Dans un tel contexte, comment les pratiques pédagogiques se renouvellent-elles ? La quatrième partie de l’ouvrage s’intéresse à quelques dispositifs et outils permettant aux enseignants de repenser leurs interventions. À lire Jérôme Guérin, une nouvelle vision, fortement teintée de pragmatisme, émerge, en particulier chez les nouveaux enseignants. L’auteur prend appui ici sur l’intérêt que représente un dispositif de formation et d’auto-formation novateur, à même de convenir face aux mutations des publics et, par voie de conséquence, d’un métier jusque-là souvent quelque peu idéalisé. De son côté, et dans le même esprit, Cédric Roure passe au crible l’épistémologie des savoirs scolaires, en partant d’une analyse documentée de publications professionnelles. Il démontre en quoi elles sont autant de ressources potentielles qui ne demandent qu’à être utilisées afin d’aider les enseignants à faire face le plus sereinement possible aux profondes mutations qui, inéluctablement, affectent et affecteront ce qu’il peut en être de leur profession.

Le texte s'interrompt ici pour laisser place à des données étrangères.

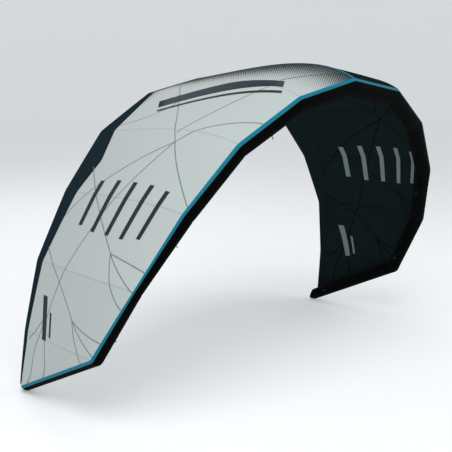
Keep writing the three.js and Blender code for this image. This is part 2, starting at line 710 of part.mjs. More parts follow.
function webbingLoop() {
  const shape = new THREE.Shape();
  shape.moveTo(-LOOP_FOOT, 0.5);
  shape.lineTo(LOOP_FOOT, 0.5);
  shape.lineTo(LOOP_FOOT, 2.5);
  shape.lineTo(LOOP_RADIUS, 2.5);
  shape.lineTo(LOOP_RADIUS, LOOP_HEIGHT);
  shape.absarc(0, LOOP_HEIGHT, LOOP_RADIUS, 0, Math.PI);
  shape.lineTo(-LOOP_RADIUS, 2.5);
  shape.lineTo(-LOOP_FOOT, 2.5);
  shape.closePath();
  shape.holes.push(new THREE.Path().absarc(0, LOOP_HEIGHT, LOOP_BORE, 0, 2 * Math.PI));
  const options = { depth: LOOP_WIDTH, bevelEnabled: false, curveSegments: 10 };
  const strap = new THREE.ExtrudeGeometry(shape, options);
  return join(strap.rotateX(Math.PI / 2).translate(0, LOOP_WIDTH / 2, 0));
}

// A cord ring through the loop's hole, which turns about Y, and the knot that gathers its two legs.
function pigtail() {
  const beside = LOOP_WIDTH / 2 + 2 * CORD_RADIUS;
  const half = [
    vector(0, LOOP_WIDTH / 2, 0),
    vector(0, beside, 4),
    vector(0, beside - 2, 12),
    vector(0, CORD_RADIUS + 1, KNOT_START),
    vector(0, CORD_RADIUS, KNOT_START + 4),
  ];
  const other = half.map((p) => p.clone().multiply(vector(1, -1, 1))).reverse();
  const path = new THREE.CatmullRomCurve3([...half, ...other], true);
  const cord = new THREE.TubeGeometry(path, 28, CORD_RADIUS, 6, true);
  return join(cord, cylinder(KNOT_RADIUS, KNOT_START, KNOT_END, 16));
}

function addAnchors() {
  for (const { name, segment, share, angle } of ANCHORS) {
    const at = edgeSeat(segment, share, angle);
    const pivot = at.clone().multiply(new THREE.Matrix4().makeTranslation(0, 0, LOOP_HEIGHT));
    addMesh(`anchor_${name}_right`, webbingLoop(), 'webbing').applyMatrix4(at);
    addMesh(`anchor_${name}_left`, mirrored(webbingLoop()), 'webbing').applyMatrix4(flipped(at));
    addMesh(`pigtail_${name}_right`, pigtail(), 'line').applyMatrix4(pivot);
    addMesh(`pigtail_${name}_left`, mirrored(pigtail()), 'line').applyMatrix4(flipped(pivot));
  }
}

addCasings();
addCanopy();
addPiping();
addCentreTape();
addBladdersAndStrut();
addFlaps();
addValve('inflate', INFLATE_VALVE, inflateSeat, true);
addValve('deflate', DEFLATE_VALVE, deflateSeat, false);
addValveDisc();
addHose();
addAnchors();

// Everything so far is measured from the leading edge's centre, and moves to the ground under the kite.
const bounds = new THREE.Box3().setFromObject(kite, true);
const shift = vector(0, -(bounds.min.y + bounds.max.y) / 2, -bounds.min.z);
for (const mesh of kite.children) mesh.position.add(shift);

export default kite;
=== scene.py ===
"""Looks for a nine-square-metre single-strut kitesurf kite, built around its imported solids.

The cloth is parametrised by a chart (u, t): u counts seams out from the centre line, 0 to 6. t runs from -1
at the piping, over the tube to 0 where the skin leaves it, and on to 1 at the trailing edge. Panel lines,
tapes and graphics are laid on the skin in that chart. Every piece is built on the right half, and those whose
name ends in left are mirrored. Lengths are in metres, and angles round a tube are in degrees from its
outward side.
"""

import math

import bpy
import numpy as np
from mathutils import Matrix, Vector


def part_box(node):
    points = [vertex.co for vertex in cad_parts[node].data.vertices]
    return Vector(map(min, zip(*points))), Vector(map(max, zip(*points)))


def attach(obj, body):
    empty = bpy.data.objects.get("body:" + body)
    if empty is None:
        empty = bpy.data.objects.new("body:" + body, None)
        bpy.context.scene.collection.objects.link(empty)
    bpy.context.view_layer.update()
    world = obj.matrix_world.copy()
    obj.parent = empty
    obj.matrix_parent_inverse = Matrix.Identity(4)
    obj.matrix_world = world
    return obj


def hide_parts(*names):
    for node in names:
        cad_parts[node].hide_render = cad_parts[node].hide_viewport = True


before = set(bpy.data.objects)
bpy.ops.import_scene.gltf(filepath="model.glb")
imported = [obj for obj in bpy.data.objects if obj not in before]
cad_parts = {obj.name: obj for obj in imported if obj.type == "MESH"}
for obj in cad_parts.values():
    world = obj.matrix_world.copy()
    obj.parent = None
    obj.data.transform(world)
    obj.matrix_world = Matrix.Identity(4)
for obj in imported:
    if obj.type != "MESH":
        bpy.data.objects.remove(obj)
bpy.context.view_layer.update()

# ---- the kite's dimensions

LEADING_EDGE = [  # length, dive and sweep of each straight segment
    (0.582, 10, 1),
    (0.574, 30, 9.5),
    (0.588, 49.5, 12),
    (0.618, 62, 20),
    (0.643, 79, 28.5),
    (1.080, 92.5, 62.5),
]
TIP = len(LEADING_EDGE)  # the last station, at the end of the tip tube
CORNER = TIP - 1  # the bend between the leading edge and the wing tip
CENTRE_TUBE_RADIUS, CORNER_TUBE_RADIUS, TIP_TUBE_RADIUS = 0.077, 0.057, 0.054
CENTRE_CHORD, CORNER_CHORD, TIP_CHORD = 1.650, 0.925, 0.024
CHORD_TAPER, CHORD_DIP = 2.05, 1  # the power of the chord's taper, and the slope of the chord lines
FRONT_EDGE = [-33, -33, -33, -26, -41, -8, 2]  # angle of the cloth's front edge on the tube, at each station
PIPING = [0.030, 0.029, 0.028, 0.022, 0.014, 0.025, 0.025]  # and the width of the piping along it
PIPING_OVERLAP = 1.2  # how far round the piping reaches over the cloth
LEAVING_ANGLE, LEAST_WRAP = -22, 5  # where the cloth leaves the tube, and its least wrap over it
CAMBER_CENTRE, CAMBER_TIP, CAMBER_REAR = 0.27, 0.16, 0.38
TRAILING_SLOPE, LIFT_OFF = 6, 0.03
CREASE = 0.03  # half width of a panel seam's rounding, in u
BILLOW = 0.005  # height of the swell in each panel
SKIN_HEIGHT = 0.0036  # the skin's outer face above the tube
CLOTH = 0.0016
CASING_WALL = 0.0022
STRUT_FRONT, STRUT_END = 0.075, 0.9  # along the chord
STRUT_FRONT_RADIUS, STRUT_REAR_RADIUS = 0.050, 0.026
RIDGE_SLOPE = 16  # slope of the cloth away from the centre line, which sets how far down the strut sits
BLADDER_GAP = 0.004
SIDES = ("right", "left")
CAD_FACETS = 20  # round each tube of the frame


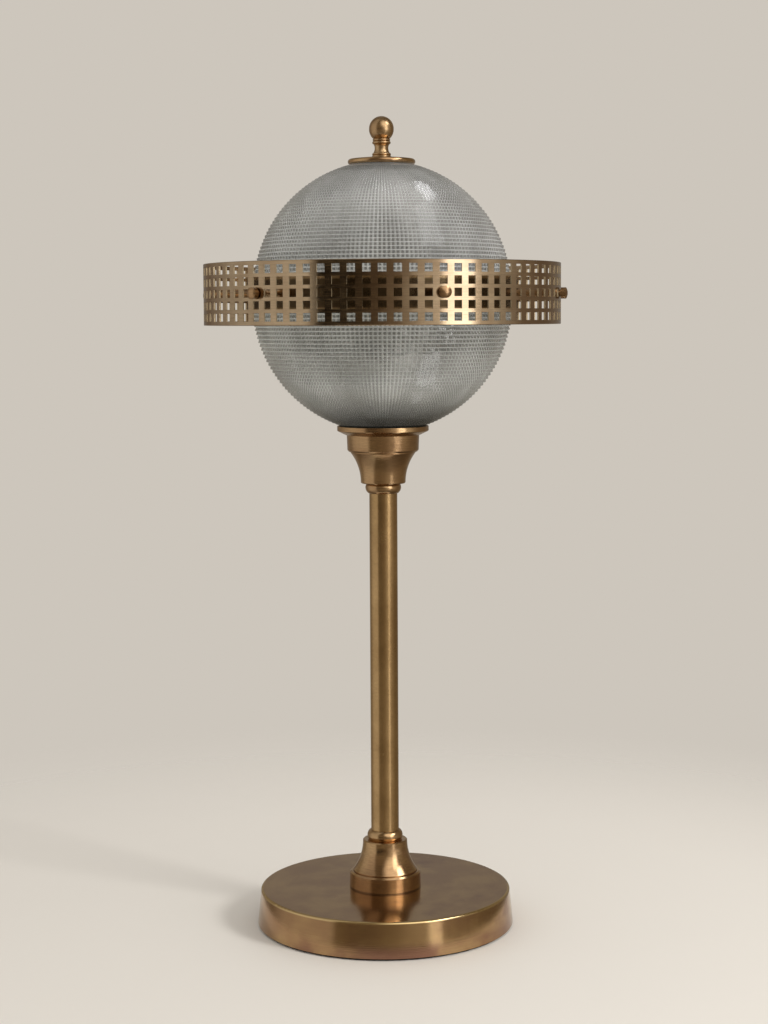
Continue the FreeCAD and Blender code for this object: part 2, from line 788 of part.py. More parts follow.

Pour clore cet état des lieux, Bertrand Geay, très bon connaisseur du corps professoral, mais pas spécialement du champ de l’EPS, replace sa contribution dans la dynamique plus large du monde des enseignants et notamment des néo-enseignants : ceux et celles qui, frais émoulus de leur école ou université, arrivent tout juste dans ce métier. Il invite ainsi le lecteur à prendre du champ, à ne pas en rester dans un trop petit monde : ce que les jeunes professeurs en EPS connaissent, ce qu’ils ressentent, renvoie à des mouvements de fond généraux qu’il n’est pas vain de rappeler.